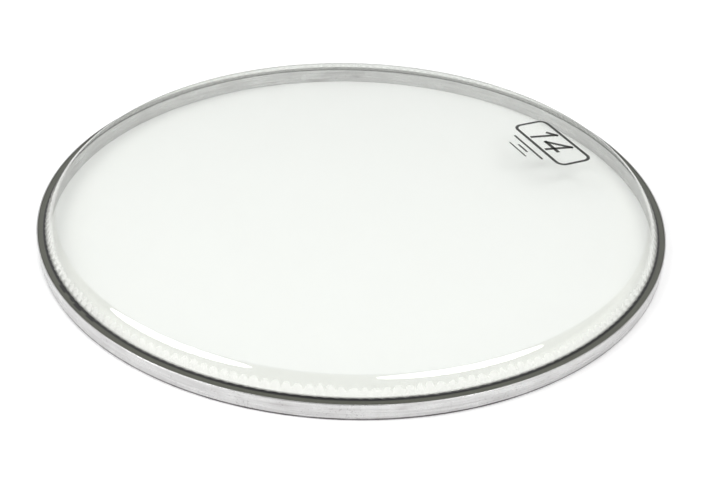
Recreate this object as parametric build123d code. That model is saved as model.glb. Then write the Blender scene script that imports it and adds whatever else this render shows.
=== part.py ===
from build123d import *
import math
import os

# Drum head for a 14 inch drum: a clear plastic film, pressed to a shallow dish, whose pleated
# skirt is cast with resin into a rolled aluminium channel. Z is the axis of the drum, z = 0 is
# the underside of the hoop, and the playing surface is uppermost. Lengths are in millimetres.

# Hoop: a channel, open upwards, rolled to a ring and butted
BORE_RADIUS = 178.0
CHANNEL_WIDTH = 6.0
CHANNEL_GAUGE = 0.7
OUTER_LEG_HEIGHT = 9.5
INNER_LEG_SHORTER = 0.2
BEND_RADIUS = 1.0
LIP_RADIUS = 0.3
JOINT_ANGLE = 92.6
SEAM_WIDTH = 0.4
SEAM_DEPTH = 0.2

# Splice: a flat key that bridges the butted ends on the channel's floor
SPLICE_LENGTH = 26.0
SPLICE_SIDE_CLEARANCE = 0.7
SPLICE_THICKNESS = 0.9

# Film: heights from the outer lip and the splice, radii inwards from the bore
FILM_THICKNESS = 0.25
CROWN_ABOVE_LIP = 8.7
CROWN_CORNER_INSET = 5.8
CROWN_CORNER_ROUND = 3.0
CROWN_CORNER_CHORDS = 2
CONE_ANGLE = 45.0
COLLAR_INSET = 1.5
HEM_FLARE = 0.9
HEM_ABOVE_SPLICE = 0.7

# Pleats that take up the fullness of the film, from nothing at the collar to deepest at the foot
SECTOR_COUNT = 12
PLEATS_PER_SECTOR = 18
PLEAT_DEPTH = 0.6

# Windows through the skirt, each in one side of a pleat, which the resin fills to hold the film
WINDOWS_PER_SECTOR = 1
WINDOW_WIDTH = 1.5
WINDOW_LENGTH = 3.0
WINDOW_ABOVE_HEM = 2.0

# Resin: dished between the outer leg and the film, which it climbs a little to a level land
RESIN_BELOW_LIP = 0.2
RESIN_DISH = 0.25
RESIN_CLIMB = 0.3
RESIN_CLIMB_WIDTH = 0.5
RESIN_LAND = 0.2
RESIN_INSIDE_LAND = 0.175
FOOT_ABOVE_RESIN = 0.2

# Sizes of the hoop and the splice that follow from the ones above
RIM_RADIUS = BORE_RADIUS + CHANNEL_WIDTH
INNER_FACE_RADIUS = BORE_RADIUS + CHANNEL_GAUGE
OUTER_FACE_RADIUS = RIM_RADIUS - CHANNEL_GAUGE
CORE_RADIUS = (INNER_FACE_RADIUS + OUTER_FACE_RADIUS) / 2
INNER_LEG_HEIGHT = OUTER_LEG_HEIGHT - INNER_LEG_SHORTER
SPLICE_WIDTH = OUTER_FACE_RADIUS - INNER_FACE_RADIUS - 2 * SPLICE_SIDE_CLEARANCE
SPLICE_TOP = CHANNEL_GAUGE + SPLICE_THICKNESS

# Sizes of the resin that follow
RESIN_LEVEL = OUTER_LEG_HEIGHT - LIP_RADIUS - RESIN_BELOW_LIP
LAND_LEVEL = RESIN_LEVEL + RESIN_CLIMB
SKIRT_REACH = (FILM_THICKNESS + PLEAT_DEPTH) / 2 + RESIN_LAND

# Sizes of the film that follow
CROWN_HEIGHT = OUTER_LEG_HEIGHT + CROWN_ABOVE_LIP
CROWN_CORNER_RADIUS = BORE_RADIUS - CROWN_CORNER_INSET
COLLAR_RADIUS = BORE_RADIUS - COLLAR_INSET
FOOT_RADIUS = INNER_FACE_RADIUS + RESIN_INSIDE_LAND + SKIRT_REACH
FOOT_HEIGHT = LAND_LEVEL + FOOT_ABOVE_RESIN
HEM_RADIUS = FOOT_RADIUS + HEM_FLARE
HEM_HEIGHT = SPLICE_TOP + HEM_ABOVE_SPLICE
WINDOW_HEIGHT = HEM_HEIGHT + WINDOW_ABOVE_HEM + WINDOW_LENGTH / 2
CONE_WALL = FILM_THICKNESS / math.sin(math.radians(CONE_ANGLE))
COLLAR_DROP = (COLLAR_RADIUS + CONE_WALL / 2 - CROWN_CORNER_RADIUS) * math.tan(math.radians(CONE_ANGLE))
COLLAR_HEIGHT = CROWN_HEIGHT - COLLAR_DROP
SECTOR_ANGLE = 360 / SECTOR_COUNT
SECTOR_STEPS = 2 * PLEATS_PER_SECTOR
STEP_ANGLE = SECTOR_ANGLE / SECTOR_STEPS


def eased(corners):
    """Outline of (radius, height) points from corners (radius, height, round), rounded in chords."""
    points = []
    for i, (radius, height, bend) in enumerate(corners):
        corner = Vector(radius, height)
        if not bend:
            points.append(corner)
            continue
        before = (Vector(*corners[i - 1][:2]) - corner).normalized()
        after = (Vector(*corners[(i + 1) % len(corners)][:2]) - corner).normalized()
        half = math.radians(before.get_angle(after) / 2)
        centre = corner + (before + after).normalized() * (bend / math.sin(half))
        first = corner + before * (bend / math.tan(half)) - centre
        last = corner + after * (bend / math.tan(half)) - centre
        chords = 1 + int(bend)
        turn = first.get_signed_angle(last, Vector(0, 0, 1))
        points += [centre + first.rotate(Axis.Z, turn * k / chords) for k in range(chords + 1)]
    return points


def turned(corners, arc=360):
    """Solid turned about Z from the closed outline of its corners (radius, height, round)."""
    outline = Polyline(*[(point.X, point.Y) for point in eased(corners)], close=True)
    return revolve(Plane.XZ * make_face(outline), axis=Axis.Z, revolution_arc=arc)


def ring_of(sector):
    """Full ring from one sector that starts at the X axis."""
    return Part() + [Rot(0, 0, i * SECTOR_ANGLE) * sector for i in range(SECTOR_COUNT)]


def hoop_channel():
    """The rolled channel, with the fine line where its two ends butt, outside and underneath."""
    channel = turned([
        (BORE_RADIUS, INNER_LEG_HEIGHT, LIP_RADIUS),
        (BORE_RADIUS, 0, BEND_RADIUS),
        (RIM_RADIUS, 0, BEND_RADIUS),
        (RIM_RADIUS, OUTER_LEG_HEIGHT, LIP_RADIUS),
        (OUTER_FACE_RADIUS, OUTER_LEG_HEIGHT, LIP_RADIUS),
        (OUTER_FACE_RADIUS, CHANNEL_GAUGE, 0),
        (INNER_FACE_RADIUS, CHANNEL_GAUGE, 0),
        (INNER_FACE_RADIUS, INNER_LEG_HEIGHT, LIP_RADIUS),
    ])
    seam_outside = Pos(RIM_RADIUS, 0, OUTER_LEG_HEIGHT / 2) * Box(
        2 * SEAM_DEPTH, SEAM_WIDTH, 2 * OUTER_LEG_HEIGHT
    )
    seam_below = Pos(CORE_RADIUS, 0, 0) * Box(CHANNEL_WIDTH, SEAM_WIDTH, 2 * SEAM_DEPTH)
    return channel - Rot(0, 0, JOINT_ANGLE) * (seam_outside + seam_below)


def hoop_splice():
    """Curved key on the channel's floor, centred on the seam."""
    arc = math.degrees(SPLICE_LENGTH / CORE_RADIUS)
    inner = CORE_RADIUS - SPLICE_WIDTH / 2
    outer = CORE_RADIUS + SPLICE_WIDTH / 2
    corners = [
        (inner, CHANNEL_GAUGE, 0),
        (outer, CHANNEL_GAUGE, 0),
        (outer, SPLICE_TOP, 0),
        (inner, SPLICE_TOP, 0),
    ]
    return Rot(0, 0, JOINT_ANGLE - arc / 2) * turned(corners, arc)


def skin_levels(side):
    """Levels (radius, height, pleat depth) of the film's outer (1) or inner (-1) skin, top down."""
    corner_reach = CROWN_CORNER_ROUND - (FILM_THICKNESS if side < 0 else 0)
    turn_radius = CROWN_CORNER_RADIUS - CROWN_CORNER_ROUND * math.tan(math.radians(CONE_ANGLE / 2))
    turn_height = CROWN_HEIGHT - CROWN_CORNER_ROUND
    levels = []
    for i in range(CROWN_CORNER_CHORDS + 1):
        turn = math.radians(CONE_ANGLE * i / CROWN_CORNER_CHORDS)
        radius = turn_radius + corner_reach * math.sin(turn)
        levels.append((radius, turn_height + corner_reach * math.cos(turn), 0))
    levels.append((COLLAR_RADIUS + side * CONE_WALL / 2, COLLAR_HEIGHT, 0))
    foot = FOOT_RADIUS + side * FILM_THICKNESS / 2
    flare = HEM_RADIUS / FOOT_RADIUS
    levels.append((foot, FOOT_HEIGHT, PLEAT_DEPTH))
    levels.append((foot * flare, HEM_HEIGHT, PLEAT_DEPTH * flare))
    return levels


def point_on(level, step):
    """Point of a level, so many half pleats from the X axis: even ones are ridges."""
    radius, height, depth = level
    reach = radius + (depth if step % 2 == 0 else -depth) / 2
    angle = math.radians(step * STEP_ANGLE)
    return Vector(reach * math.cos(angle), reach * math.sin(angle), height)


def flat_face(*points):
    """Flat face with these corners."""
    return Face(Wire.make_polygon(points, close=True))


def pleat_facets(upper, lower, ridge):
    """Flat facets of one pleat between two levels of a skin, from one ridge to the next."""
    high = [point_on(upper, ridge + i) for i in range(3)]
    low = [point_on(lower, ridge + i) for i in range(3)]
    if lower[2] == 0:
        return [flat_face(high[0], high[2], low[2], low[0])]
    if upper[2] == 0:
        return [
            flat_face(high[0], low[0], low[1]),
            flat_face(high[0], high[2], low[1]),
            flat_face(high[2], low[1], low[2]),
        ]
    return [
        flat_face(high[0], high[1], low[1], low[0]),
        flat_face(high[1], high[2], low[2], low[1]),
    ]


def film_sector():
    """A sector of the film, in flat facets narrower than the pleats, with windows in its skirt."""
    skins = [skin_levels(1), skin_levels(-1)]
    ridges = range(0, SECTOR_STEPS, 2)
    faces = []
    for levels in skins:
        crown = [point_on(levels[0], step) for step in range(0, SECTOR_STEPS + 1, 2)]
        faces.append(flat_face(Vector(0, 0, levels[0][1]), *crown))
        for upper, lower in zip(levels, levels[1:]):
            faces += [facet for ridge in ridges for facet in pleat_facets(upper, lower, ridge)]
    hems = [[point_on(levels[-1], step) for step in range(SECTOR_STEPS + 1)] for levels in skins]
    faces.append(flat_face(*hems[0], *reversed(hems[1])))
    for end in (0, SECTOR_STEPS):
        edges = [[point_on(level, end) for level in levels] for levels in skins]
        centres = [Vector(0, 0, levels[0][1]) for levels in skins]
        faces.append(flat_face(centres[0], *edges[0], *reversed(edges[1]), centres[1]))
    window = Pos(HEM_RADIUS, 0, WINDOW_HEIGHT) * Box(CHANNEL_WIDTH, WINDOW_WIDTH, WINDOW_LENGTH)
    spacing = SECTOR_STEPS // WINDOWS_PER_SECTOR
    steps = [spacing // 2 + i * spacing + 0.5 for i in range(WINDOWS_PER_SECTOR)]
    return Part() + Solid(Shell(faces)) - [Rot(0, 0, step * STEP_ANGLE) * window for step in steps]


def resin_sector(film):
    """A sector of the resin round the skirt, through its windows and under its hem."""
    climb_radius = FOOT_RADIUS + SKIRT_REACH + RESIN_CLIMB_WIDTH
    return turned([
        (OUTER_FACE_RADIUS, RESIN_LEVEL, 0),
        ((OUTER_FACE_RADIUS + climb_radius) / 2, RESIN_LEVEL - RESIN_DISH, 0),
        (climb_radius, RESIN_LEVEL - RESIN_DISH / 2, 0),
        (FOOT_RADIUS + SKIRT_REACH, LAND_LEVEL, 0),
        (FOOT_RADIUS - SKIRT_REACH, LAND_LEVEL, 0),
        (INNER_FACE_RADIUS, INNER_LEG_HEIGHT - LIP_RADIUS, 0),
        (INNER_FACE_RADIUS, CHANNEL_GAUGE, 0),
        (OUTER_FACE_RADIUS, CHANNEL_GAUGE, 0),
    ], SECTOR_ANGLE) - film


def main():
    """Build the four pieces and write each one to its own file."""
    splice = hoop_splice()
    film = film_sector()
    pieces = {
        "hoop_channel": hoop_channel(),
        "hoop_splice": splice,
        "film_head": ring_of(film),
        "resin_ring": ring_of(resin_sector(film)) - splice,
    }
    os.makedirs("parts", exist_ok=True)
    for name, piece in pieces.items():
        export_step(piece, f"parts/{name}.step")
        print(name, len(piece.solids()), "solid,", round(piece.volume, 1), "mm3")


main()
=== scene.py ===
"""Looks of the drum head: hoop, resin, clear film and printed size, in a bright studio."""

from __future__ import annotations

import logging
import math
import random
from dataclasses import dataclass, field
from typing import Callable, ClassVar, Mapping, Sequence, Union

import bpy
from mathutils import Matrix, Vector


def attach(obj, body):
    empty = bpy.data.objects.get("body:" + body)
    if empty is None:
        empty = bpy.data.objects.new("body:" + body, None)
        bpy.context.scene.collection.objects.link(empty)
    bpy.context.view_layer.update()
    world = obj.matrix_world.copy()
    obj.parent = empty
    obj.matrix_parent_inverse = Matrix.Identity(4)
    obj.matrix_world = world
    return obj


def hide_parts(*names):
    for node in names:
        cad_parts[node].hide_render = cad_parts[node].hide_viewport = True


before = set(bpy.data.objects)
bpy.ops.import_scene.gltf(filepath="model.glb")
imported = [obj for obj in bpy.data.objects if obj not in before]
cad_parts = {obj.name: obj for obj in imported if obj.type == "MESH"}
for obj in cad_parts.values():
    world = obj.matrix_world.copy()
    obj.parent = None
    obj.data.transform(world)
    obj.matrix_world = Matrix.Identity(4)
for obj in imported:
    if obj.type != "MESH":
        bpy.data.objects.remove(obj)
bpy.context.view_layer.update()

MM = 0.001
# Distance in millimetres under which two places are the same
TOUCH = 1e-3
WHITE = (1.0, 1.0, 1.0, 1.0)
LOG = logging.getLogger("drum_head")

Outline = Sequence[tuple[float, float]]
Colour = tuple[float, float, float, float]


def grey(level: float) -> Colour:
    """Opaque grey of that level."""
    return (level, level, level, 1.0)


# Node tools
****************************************
● **SET PROBLEM**: Repeat, character for character, the lines of the material above from the line with "for name, piece" through the line with "from mathutils import Matrix, Vector".

● **TASK SOLUTION**:
    for name, piece in pieces.items():
        export_step(piece, f"parts/{name}.step")
        print(name, len(piece.solids()), "solid,", round(piece.volume, 1), "mm3")


main()
=== scene.py ===
"""Looks of the drum head: hoop, resin, clear film and printed size, in a bright studio."""

from __future__ import annotations

import logging
import math
import random
from dataclasses import dataclass, field
from typing import Callable, ClassVar, Mapping, Sequence, Union

import bpy
from mathutils import Matrix, Vector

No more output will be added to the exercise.